Assistant Examiner: Sax; Robert Louis
Attorney, Agent or Firm: Foley & Lardner
Claims
What is claimed is:
1. A speech lag coding apparatus, in which an input speech signal pitch lag
is coded for each sub-frame having a predetermined length, comprising:
a first means for extracting a pitch lag for each of a predetermined number
of sub-frames;
a second means for calculating a predicted pitch lag for a pertinent
sub-frame in the predetermined number of sub-frames on the basis of at
least two pitch lags extracted for sub-frames other than the pertinent
sub-frame; and
a third means for coding a difference between the predicted pitch lag
obtained by the second means and the extracted pitch lag obtained by the
first means.
2. The speech pitch lag coding apparatus as set forth in claim 1, wherein
the predicted pitch lag is calculated on the basis of the pitch lags
extracted for a predetermined number of sub-frames including a
predetermined number of preceding sub-frames and succeeding sub-frames
with respect to the pertinent sub-frame.
3. The speech pitch lag coding apparatus as set forth in claim 1, wherein
the pitch lag for the pertinent sub-frame is extracted in the first means
as a value in a range restricted by the predicted pitch lag obtained by
the second means.
4. The speech pitch lag coding apparatus as set forth in 1, wherein the
predicted pitch lag for the pertinent sub-frame is developed on the basis
of a linear sum of the pitch lags for a plurality of sub-frames other than
the pertinent sub-frame.
5. The speech pitch lag coding apparatus as set forth in 1, wherein the
coding is performed on the basis of the pitch lags for other group of
sub-frames which does not include the pertinent sub-frame.

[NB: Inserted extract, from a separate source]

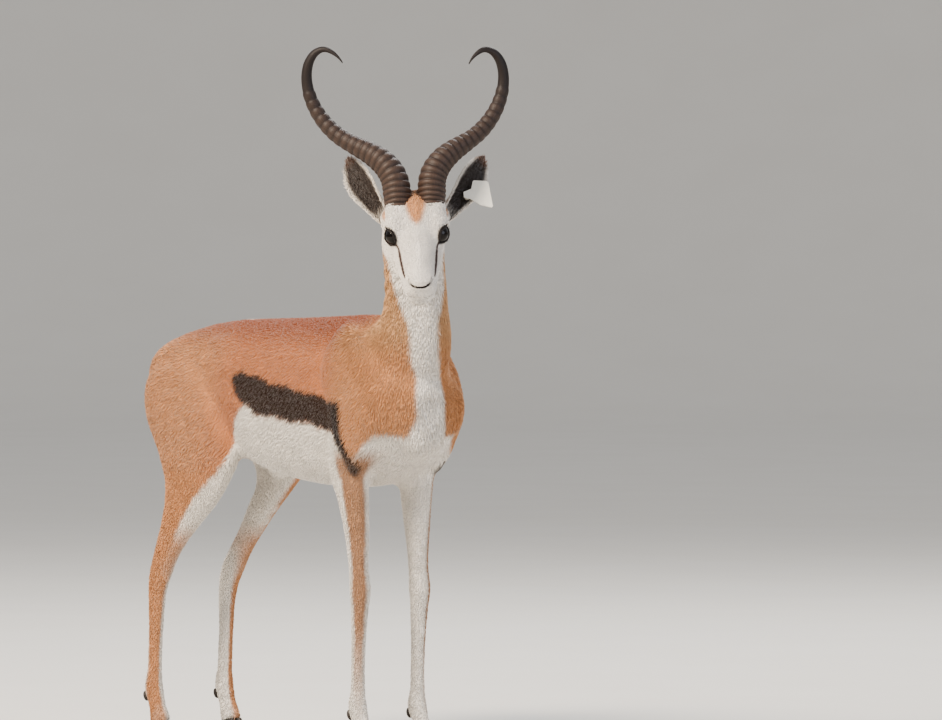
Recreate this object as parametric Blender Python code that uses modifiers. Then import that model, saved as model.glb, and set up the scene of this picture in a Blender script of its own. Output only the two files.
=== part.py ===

6. A speech lag coding apparatus, in which an input speech signal pitch lag
is coded for each sub-frame having a predetermined length, comprising:
a first means for extracting a pitch lag for each of a predetermined number
of sub-frames;
a second means for calculating a predicted pitch lag for a pertinent
sub-frame in the predetermined number of sub-frames on the basis of at
least one pitch lag extracted from one sub-frame other than the pertinent
sub-frame and an adjacent sub-frame with respect to the one sub-frame, the
adjacent sub-frame not corresponding to the pertinent sub-frame; and
a third means coding a difference between the predicted pitch lag obtained
by the second means and the extracted pitch lag obtained by the first
means.
7. The speech pitch lag coding apparatus as set forth in claim 6, wherein
the predicted pitch lag is calculated on the basis of the pitch lags
extracted for a predetermined number of sub-frames including a
predetermined number of preceding sub-frames and succeeding sub-frames
with respect to the pertinent sub-frame.
8. The speech pitch lag coding apparatus as set forth in claim 6, wherein
the pitch lag for the pertinent sub-frame is extracted in the first means
as a value in a range restricted by the predicted pitch lag obtained by
the second means.
9. The speech pitch lag coding apparatus as set forth in 6, wherein the
predicted pitch lag for the pertinent sub-frame is developed on the basis
of a linear sum of the pitch lags for a plurality of sub-frames other than
the pertinent sub-frame.
10. The speech pitch lag coding apparatus as set forth in 6, wherein the
coding is performed on the basis of the pitch lags for other group of
sub-frames which does not include the pertinent sub-frame.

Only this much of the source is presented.